1) I was apparently the only person who actually thought Electric Circus was an enjoyable, imaginative album. Best thing Common ever made? Hell no. But as boring or mark-missing as something like The New Danger or Beautiful Struggle? Uh uh.

This song, along with “The Food” from ’04, pushes Be to the very top of my most-anticipated release list, including over Kanye’s Late Registration.

2) Speaking of West, I’ve mostly found him – despite his steadily overbearing god complex – to be a refreshing presence in the rap game but in general, his productions are starting to thin out, probably from being over taxed. Two years ago, did Kanye have any wack beats? I can’t think of too many off the dome but in the last few months, he seems to be phoning in a few of his efforts (The Game’s “Dreams” comes to mind and let’s please not talk about that b.s. he did for Jin).

This said – Kanye comes back diamond hard with “Corners.” When’s the last time you can remember a West production that kicks off with a drum break, let alone something as flinty as this one?
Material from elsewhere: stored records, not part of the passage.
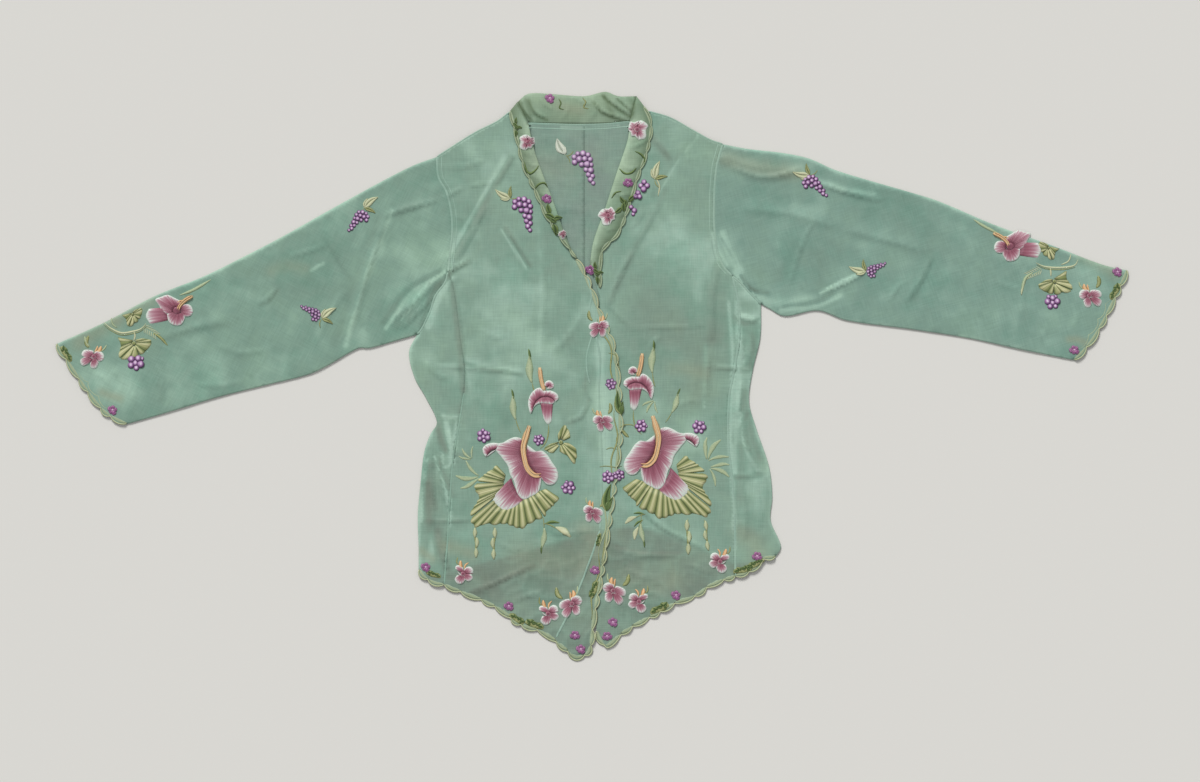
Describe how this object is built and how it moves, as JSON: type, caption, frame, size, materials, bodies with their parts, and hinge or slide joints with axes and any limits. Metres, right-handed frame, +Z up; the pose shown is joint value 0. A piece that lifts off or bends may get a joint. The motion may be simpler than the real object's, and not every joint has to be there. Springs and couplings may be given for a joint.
{
  "type": "nyonya kebaya",
  "caption": "Sheer embroidered long-sleeved blouse laid flat, with a rolled collar band, pointed front hem and scalloped edges; a display garment.",
  "frame": {"origin": "centre of the garment's own box, on the surface that it lies on", "axes": "+X towards the cuff of the wearer's left sleeve, +Y from hem to collar, +Z up from the surface, out of the shown front"},
  "size_m": [1.3397, 0.7114, 0.0077],
  "materials": {
    "voile_front": "sheer soft cotton voile, sea green",
    "voile_back": "sheer soft cotton voile, seen as one layer, grey green",
    "voile_sleeve": "sheer soft cotton voile, sea green",
    "voile_band": "doubled cotton voile, pale yellow green",
    "thread_rose": "rayon embroidery thread, rose shading to white",
    "thread_gold": "rayon embroidery thread, olive gold and cream",
    "thread_violet": "rayon embroidery thread, violet and lilac",
    "thread_leaf": "rayon embroidery thread, leaf green"
  },
  "bodies": {
    "root": {"back_left": "voile_back", "back_right": "voile_back", "front_left": "voile_front", "front_right": "voile_front", "side_left": "voile_front", "side_right": "voile_front", "sleeve_left": "voile_sleeve", "sleeve_right": "voile_sleeve", "collar_back": "voile_band", "lapel_left": "voile_band", "lapel_right": "voile_band"}
  },
  "joints": []
}
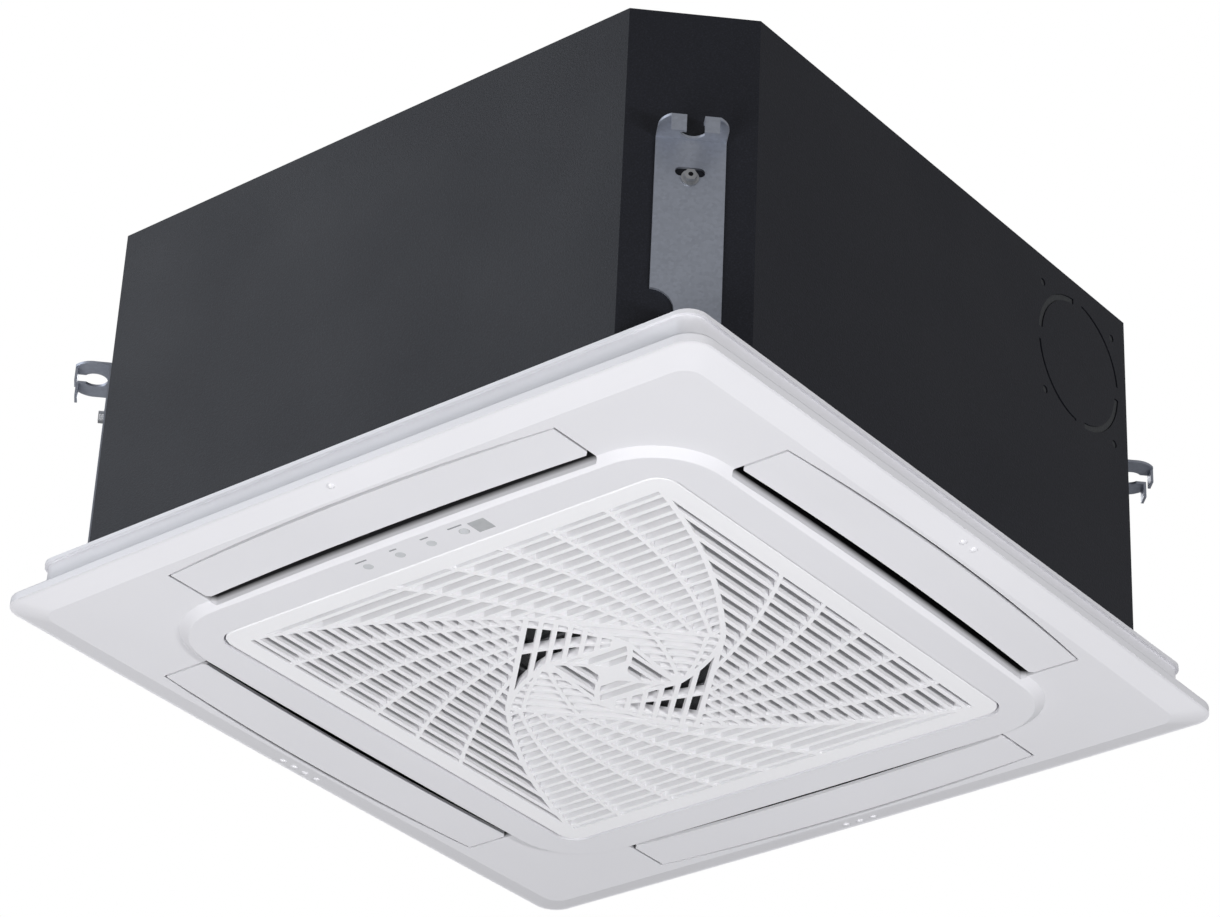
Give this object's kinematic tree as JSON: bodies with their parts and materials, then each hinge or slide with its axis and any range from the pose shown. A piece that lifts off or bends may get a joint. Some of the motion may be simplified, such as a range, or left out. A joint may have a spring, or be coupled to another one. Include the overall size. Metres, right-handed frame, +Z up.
{
  "type": "ceiling cassette air conditioner",
  "caption": "Square ceiling cassette air conditioner: dark casing with corner hangers over a white fascia with tilting louvres and a hinged whirl-pattern intake grille.",
  "frame": {"origin": "centre of the bounding box at the level of the fascia's flat middle frame, the lowest face", "axes": "+Z up towards the ceiling void; -Y towards the side with the display strip; +X towards the side with the round knock-out"},
  "size_m": [0.6256, 0.6256, 0.309],
  "materials": {
    "panel_white": "satin",
    "moulded_white": "matt",
    "casing_paint": "fine textured satin",
    "galvanised": "galvanised",
    "zinc_steel": "zinc plated",
    "foam": "matt foam",
    "dark_foam": "matt foam",
    "mesh_grey": "matt",
    "fins": "bare",
    "copper": "bare copper",
    "brass": "bare",
    "dark_plastic": "matt",
    "motor_steel": "plated",
    "black_rubber": "matt",
    "board_green": "satin",
    "tinted_window": "gloss"
  },
  "bodies": {
    "unit": {"fascia_panel": "panel_white", "pivot_bushes": "moulded_white", "drain_socket": "moulded_white", "casing_shell": "casing_paint", "pipe_plate": "casing_paint", "hanger_bracket_1": "galvanised", "hanger_bracket_2": "galvanised", "hanger_bracket_3": "galvanised", "hanger_bracket_4": "galvanised", "coil_end_plates": "galvanised", "control_box": "galvanised", "control_box_cover": "galvanised", "hanger_screws": "zinc_steel", "panel_screws": "zinc_steel", "hinge_pins": "zinc_steel", "motor_bolts": "zinc_steel", "louvre_motor_1": "zinc_steel", "louvre_motor_2": "zinc_steel", "louvre_motor_3": "zinc_steel", "louvre_motor_4": "zinc_steel", "drain_pan": "foam", "foam_liner": "dark_foam", "intake_seal": "dark_foam", "coil_fins": "fins", "coil_return_bends": "copper", "liquid_pipe": "copper", "gas_pipe": "copper", "flare_nuts": "brass", "bell_mouth": "dark_plastic", "drain_pump": "dark_plastic", "float_switch": "dark_plastic", "terminal_block": "dark_plastic", "fan_capacitor": "dark_plastic", "fan_motor": "motor_steel", "wiring_grommet": "black_rubber", "drain_plug": "black_rubber", "motor_mounts": "black_rubber", "drain_hose": "black_rubber", "display_board": "board_green", "control_board": "board_green", "display_window": "tinted_window", "lamp_lenses": "tinted_window"},
    "fan": {"fan_impeller": "dark_plastic", "motor_shaft": "zinc_steel", "fan_nut": "zinc_steel"},
    "grille": {"intake_grille": "panel_white", "filter_frame": "moulded_white", "filter_mesh": "mesh_grey"},
    "latch_1": {"grille_latch_1": "panel_white"},
    "latch_2": {"grille_latch_2": "panel_white"},
    "button": {"manual_button": "panel_white"},
    "float": {"float": "dark_plastic"},
    "louvre_1": {"louvre_1": "panel_white", "louvre_shaft_1": "moulded_white"},
    "louvre_2": {"louvre_2": "panel_white", "louvre_shaft_2": "moulded_white"},
    "louvre_3": {"louvre_3": "panel_white", "louvre_shaft_3": "moulded_white"},
    "louvre_4": {"louvre_4": "panel_white", "louvre_shaft_4": "moulded_white"}
  },
  "joints": [
    {"name": "louvre_1_tilt", "type": "hinge", "parent": "unit", "child": "louvre_1", "pos_m": [0, -0.256, 0.012], "axis": [1, 0, 0], "range_deg": [0, 50]},
    {"name": "louvre_2_tilt", "type": "hinge", "parent": "unit", "child": "louvre_2", "pos_m": [0.256, 0, 0.012], "axis": [0, 1, 0], "range_deg": [0, 50]},
    {"name": "louvre_3_tilt", "type": "hinge", "parent": "unit", "child": "louvre_3", "pos_m": [0, 0.256, 0.012], "axis": [-1, 0, 0], "range_deg": [0, 50]},
    {"name": "louvre_4_tilt", "type": "hinge", "parent": "unit", "child": "louvre_4", "pos_m": [-0.256, 0, 0.012], "axis": [0, -1, 0], "range_deg": [0, 50]},
    {"name": "grille_swing", "type": "hinge", "parent": "unit", "child": "grille", "pos_m": [0, 0.1865, 0.0062], "axis": [1, 0, 0], "range_deg": [0, 85]},
    {"name": "latch_1_slide", "type": "slide", "parent": "grille", "child": "latch_1", "axis": [0, 1, 0], "range_m": [0, 0.004], "stiffness_N_per_m": 400, "springref_m": -0.003},
    {"name": "latch_2_slide", "type": "slide", "parent": "grille", "child": "latch_2", "axis": [0, 1, 0], "range_m": [0, 0.004], "stiffness_N_per_m": 400, "springref_m": -0.003},
    {"name": "fan_spin", "type": "hinge", "parent": "unit", "child": "fan", "pos_m": [0, 0, 0.22], "axis": [0, 0, 1], "continuous": true},
    {"name": "float_rise", "type": "slide", "parent": "unit", "child": "float", "axis": [0, 0, 1], "range_m": [0, 0.012]},
    {"name": "button_press", "type": "slide", "parent": "unit", "child": "button", "axis": [0, 0, 1], "range_m": [0, 0.001], "stiffness_N_per_m": 1500}
  ]
}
Was he offended when Just Blaze said on “Church For Thugs:” “no more hand claps, please?” Did he decide to go back to the lab and pull out this grungy, stripped down, nails-in-a-baseball-bat of a beat? It’s not hungry – it’s damn near starving to be heard, to be pumped out of trunks from Cabrini Greens to Red Hook.

Aside: me and Hua were wondering aloud if Just Blaze and Kanye West had beef, who’d walk away as the last man standing. Provided, West rocks Jesus piece ice these days but Blaze managed to make Fab sound talented on “Breathe.” I think the latter qualifies as the more impressive feat.

3) Just because Common wouldn’t be Common without a little touch of corniness, the song also features Umar Bin Hassan from the Last Poets. I’m not as annoyed by his presence as others are…he’s not nearly as grating as Olu Dara on “Bridging the Gap,” and I still have fondness for Hassan’s cameo on Ed O.G.’s slept-on, “Love Come and Goes.”

4) Unrelated quick question: do we like Jay-Z’s guest verse on the “Drop It Like It’s Hot” remix or not? Props for dissing R. Kelly but all that shizow, nizow flow got to be a bit much, no?